» What the exercise asks
Look through the data below. Collect every line where the word "bends" occurs.

» Raw records
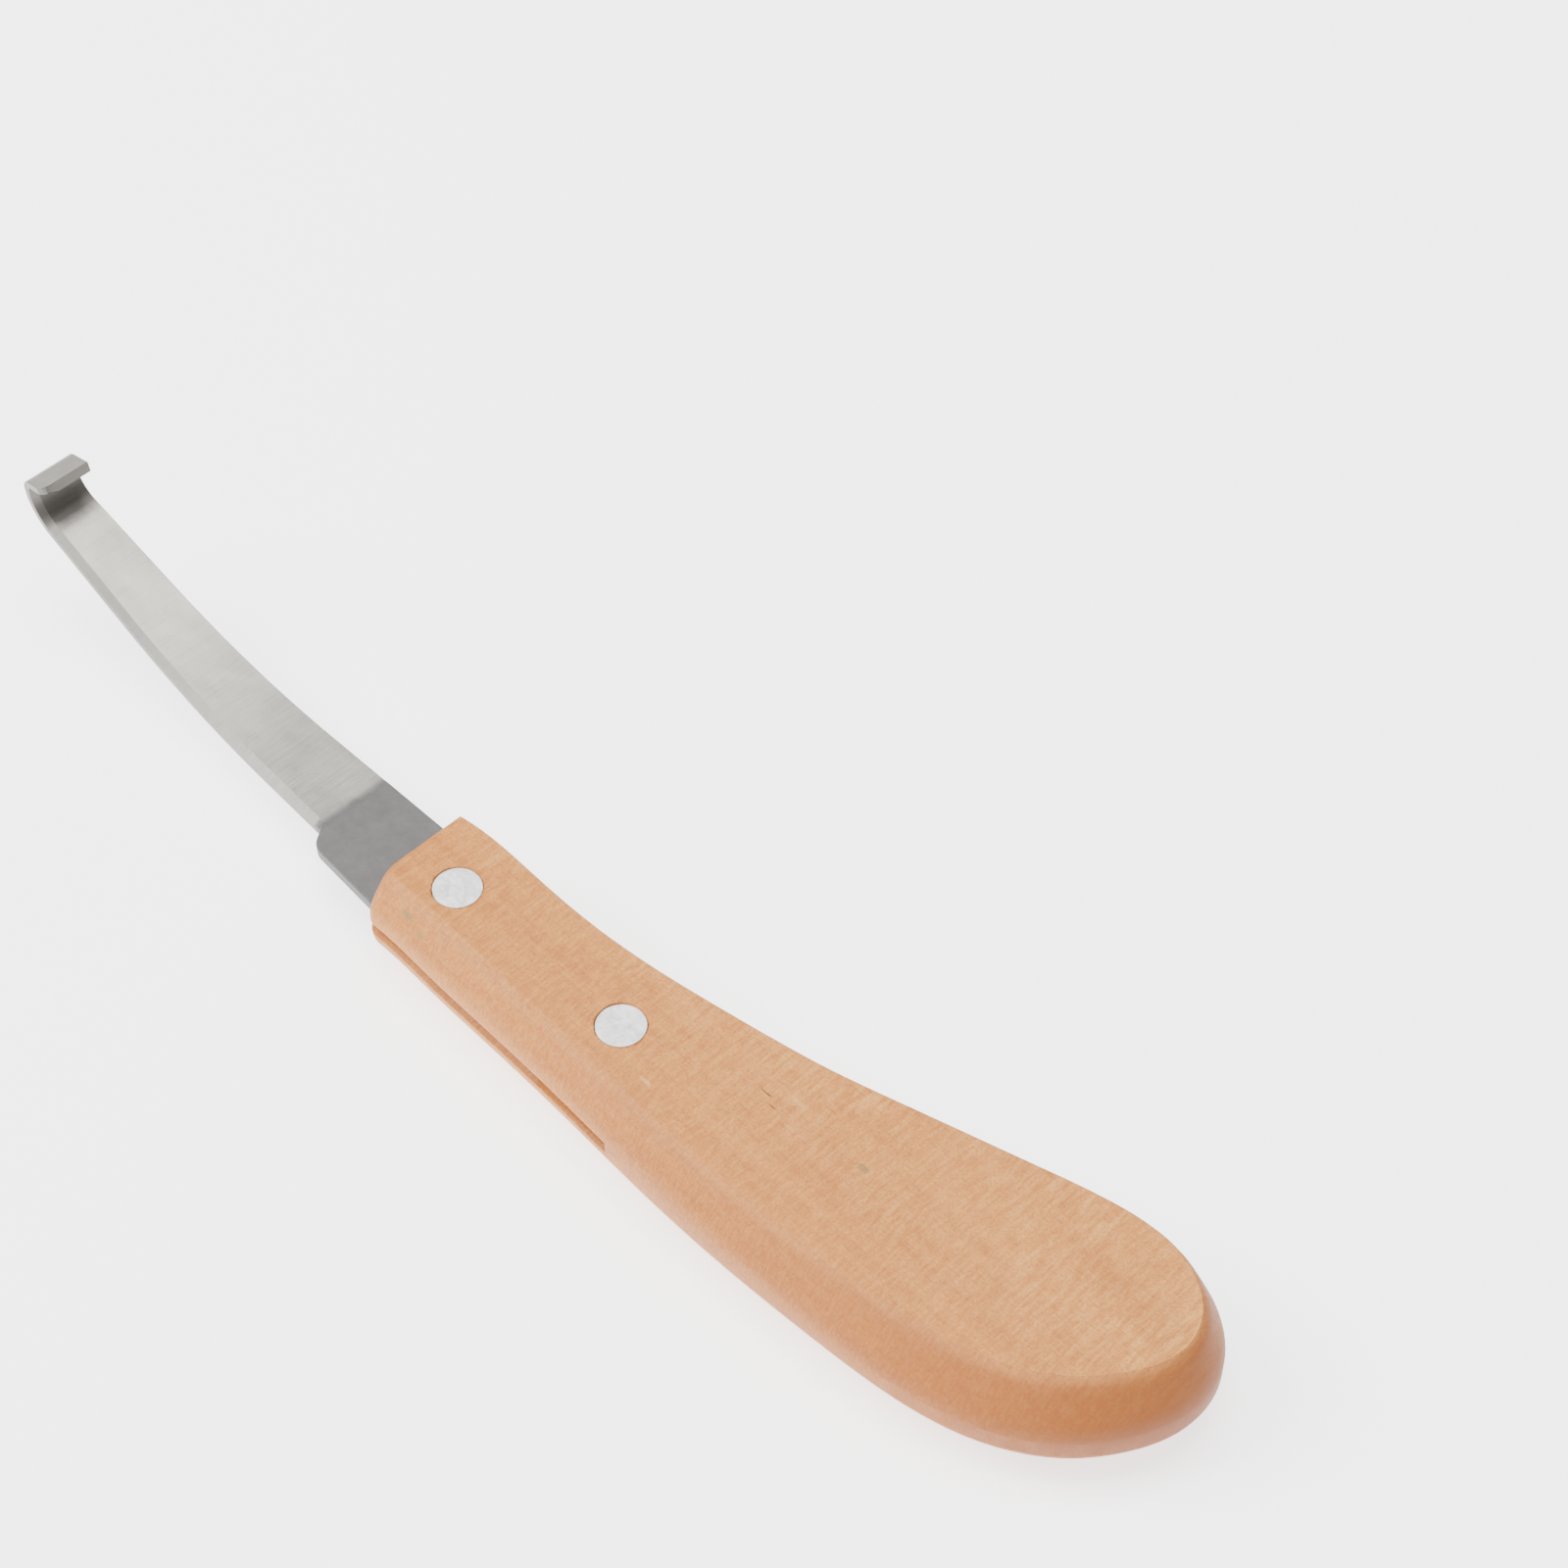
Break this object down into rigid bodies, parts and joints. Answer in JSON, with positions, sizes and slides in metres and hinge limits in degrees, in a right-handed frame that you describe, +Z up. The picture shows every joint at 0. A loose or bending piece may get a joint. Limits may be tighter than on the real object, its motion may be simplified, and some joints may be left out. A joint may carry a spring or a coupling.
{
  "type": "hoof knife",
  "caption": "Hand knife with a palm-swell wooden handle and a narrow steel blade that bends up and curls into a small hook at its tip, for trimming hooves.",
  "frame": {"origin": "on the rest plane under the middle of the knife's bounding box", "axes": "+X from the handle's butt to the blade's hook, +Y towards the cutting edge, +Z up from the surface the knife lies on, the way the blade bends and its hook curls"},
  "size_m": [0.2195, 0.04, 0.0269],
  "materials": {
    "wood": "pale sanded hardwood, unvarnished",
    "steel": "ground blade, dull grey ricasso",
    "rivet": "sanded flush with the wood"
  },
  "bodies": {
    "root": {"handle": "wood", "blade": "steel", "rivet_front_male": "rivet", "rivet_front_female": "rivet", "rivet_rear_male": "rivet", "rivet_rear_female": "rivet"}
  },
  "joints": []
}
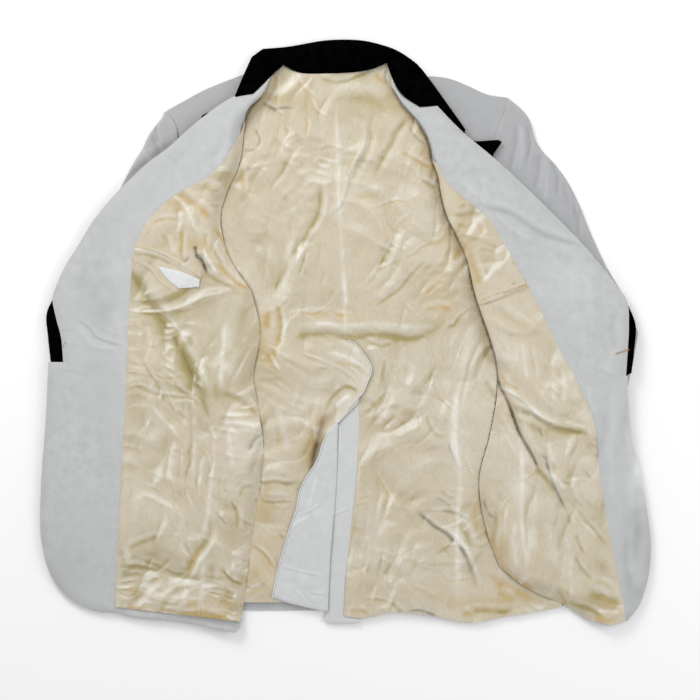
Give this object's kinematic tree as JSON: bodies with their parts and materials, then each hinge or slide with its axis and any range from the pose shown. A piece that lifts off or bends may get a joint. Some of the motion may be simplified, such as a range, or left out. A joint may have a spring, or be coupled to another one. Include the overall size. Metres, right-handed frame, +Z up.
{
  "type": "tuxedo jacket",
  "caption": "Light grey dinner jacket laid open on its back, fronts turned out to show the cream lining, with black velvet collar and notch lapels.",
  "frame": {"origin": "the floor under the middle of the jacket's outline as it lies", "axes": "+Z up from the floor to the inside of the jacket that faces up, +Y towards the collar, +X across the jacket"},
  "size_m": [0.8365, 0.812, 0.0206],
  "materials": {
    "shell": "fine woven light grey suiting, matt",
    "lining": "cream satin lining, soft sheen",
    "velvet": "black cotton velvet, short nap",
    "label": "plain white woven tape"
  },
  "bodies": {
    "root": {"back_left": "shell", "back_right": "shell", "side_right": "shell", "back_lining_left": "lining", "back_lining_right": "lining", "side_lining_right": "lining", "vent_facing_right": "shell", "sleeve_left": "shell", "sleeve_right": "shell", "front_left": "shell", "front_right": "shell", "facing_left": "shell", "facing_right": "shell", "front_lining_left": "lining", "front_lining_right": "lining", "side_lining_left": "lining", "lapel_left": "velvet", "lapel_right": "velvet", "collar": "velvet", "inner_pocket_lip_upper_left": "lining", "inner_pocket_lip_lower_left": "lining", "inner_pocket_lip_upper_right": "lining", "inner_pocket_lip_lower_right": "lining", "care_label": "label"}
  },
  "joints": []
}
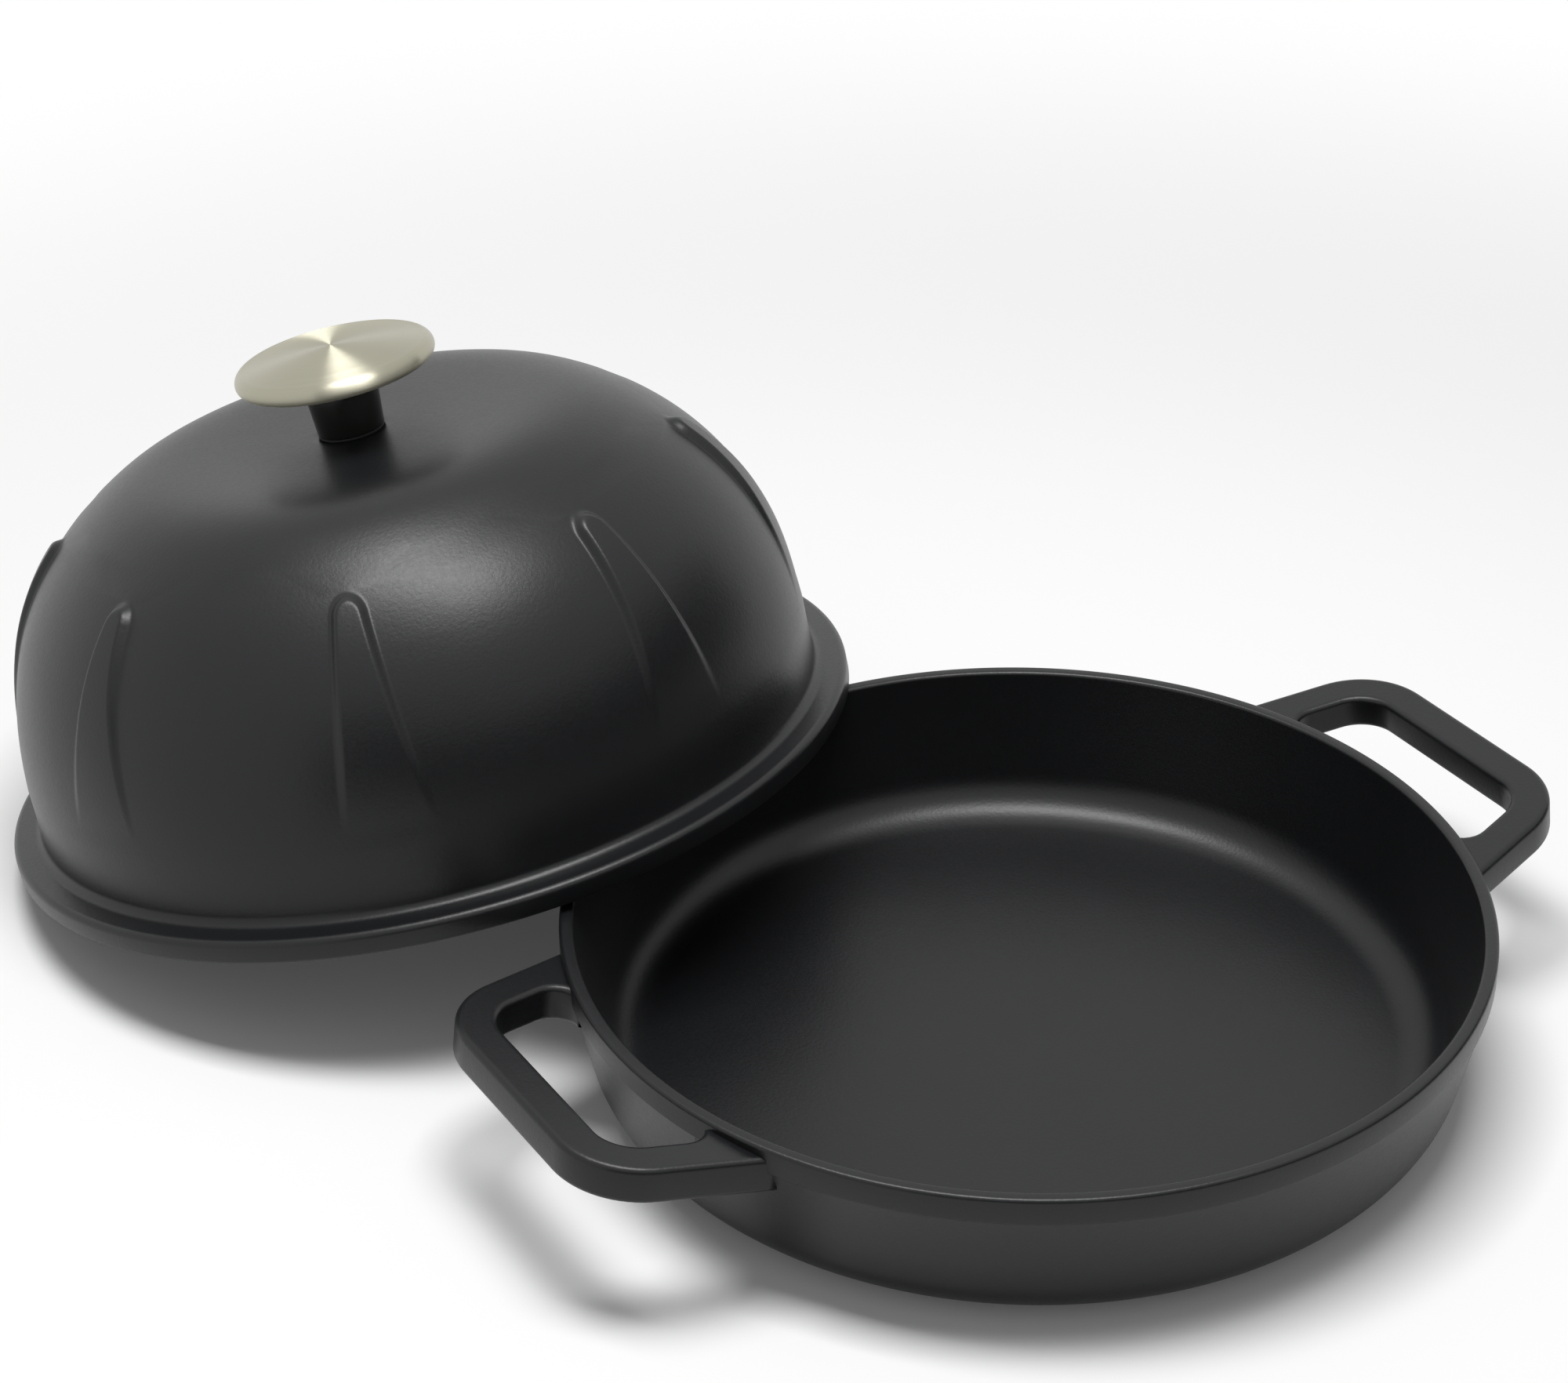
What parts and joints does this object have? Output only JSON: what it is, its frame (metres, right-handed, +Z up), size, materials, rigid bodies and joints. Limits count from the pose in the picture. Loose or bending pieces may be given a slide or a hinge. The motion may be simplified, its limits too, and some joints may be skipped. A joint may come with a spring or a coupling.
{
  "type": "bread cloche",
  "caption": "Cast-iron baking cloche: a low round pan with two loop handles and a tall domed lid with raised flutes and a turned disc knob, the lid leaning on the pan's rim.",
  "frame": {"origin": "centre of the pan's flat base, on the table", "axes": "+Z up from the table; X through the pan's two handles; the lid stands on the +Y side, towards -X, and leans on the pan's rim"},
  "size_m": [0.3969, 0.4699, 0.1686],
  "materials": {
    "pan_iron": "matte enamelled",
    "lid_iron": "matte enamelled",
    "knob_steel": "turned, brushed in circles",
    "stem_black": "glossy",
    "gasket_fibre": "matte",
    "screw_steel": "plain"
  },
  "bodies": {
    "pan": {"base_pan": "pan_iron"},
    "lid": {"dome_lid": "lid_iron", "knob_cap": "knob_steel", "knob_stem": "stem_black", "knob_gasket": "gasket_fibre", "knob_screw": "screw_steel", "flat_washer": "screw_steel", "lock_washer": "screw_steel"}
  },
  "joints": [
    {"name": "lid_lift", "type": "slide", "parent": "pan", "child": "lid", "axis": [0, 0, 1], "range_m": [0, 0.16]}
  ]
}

» Expected answer
  "caption": "Hand knife with a palm-swell wooden handle and a narrow steel blade that bends up and curls into a small hook at its tip, for trimming hooves.",
  "frame": {"origin": "on the rest plane under the middle of the knife's bounding box", "axes": "+X from the handle's butt to the blade's hook, +Y towards the cutting edge, +Z up from the surface the knife lies on, the way the blade bends and its hook curls"},
Give this object's kinematic tree as JSON: bodies with their parts and materials, then each hinge or slide with its axis and any range from the pose shown. A piece that lifts off or bends may get a joint. Some of the motion may be simplified, such as a range, or left out. A joint may have a spring, or be coupled to another one. Include the overall size. Metres, right-handed frame, +Z up.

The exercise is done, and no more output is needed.